» **TASK INSTRUCTIONS**
Return every line of the material exactly.

» **DATA BLOCK**
-- Begin --

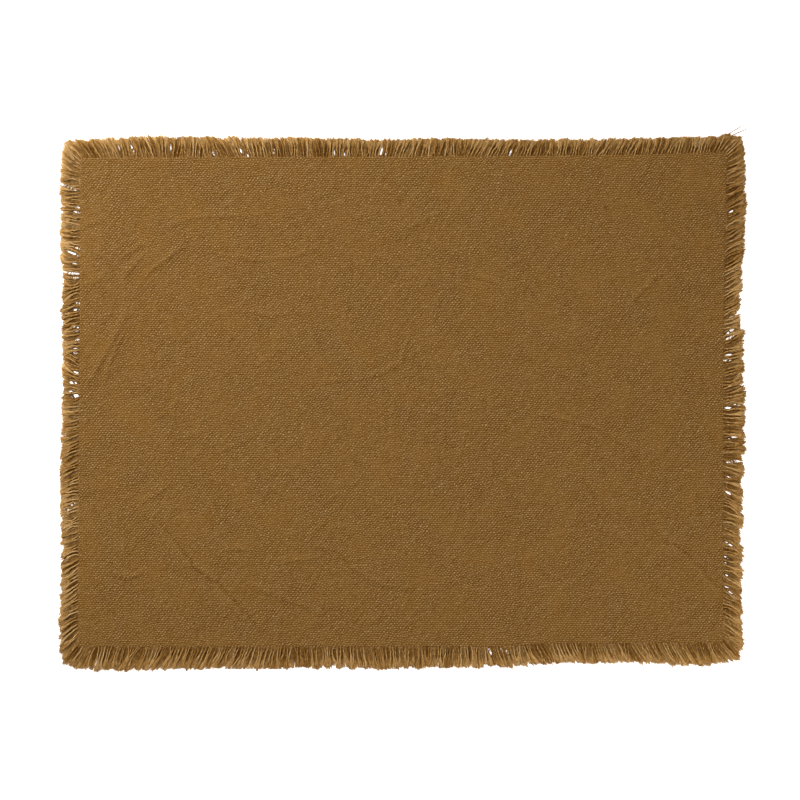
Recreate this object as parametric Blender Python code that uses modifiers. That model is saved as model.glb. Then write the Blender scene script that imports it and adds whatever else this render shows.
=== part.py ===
"""Fabric placemat of heavy plain-weave cotton, fringed on all four sides and lying flat.

Metres, +Z up. The origin is the middle of the mat's box on the surface it lies on, +X runs along
the long sides and +Y along the short ones. The pieces are the woven cloth and four fringes, each
fringe a narrow root strip with its locks. The cloth is soft and creased: its long creases stand
up as low ridges, and it lies flat between them. The locks fan out towards the corners, drift
together here and there, and leave a few open gaps, as drawn-out yarns do.
"""

from collections import namedtuple

import bmesh
import bpy
import numpy as np

MM = 0.001

# The cloth
CLOTH_LENGTH = 424 * MM  # in the middle; its edges bow and slant, as the table of sides says
CLOTH_DEPTH = 322 * MM
CLOTH_THICKNESS = 1.4 * MM
CREASE_CELL = 4.0 * MM  # how finely the creases are shaped before the flat ground is thinned out
KEPT_SHARE = 0.13  # of the cloth's faces, after the flat ground is thinned out
CREASE_FADE = 0.25  # share of a crease's length over which it rises at each end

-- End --

» **WORKED ANSWER**
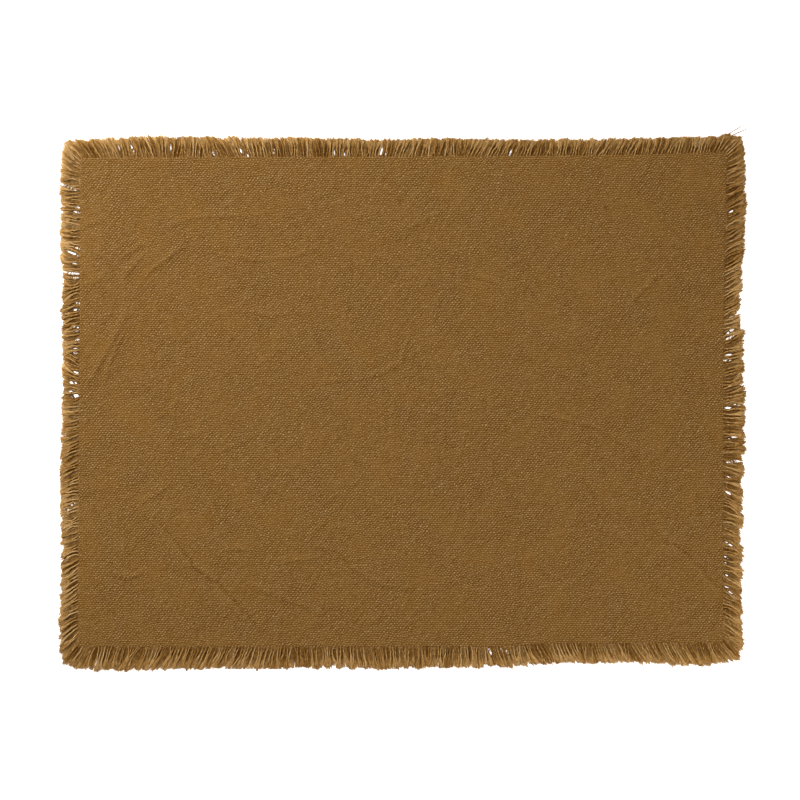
Recreate this object as parametric Blender Python code that uses modifiers. That model is saved as model.glb. Then write the Blender scene script that imports it and adds whatever else this render shows.
=== part.py ===
"""Fabric placemat of heavy plain-weave cotton, fringed on all four sides and lying flat.

Metres, +Z up. The origin is the middle of the mat's box on the surface it lies on, +X runs along
the long sides and +Y along the short ones. The pieces are the woven cloth and four fringes, each
fringe a narrow root strip with its locks. The cloth is soft and creased: its long creases stand
up as low ridges, and it lies flat between them. The locks fan out towards the corners, drift
together here and there, and leave a few open gaps, as drawn-out yarns do.
"""

from collections import namedtuple

import bmesh
import bpy
import numpy as np

MM = 0.001

# The cloth
CLOTH_LENGTH = 424 * MM  # in the middle; its edges bow and slant, as the table of sides says
CLOTH_DEPTH = 322 * MM
CLOTH_THICKNESS = 1.4 * MM
CREASE_CELL = 4.0 * MM  # how finely the creases are shaped before the flat ground is thinned out
KEPT_SHARE = 0.13  # of the cloth's faces, after the flat ground is thinned out
CREASE_FADE = 0.25  # share of a crease's length over which it rises at each end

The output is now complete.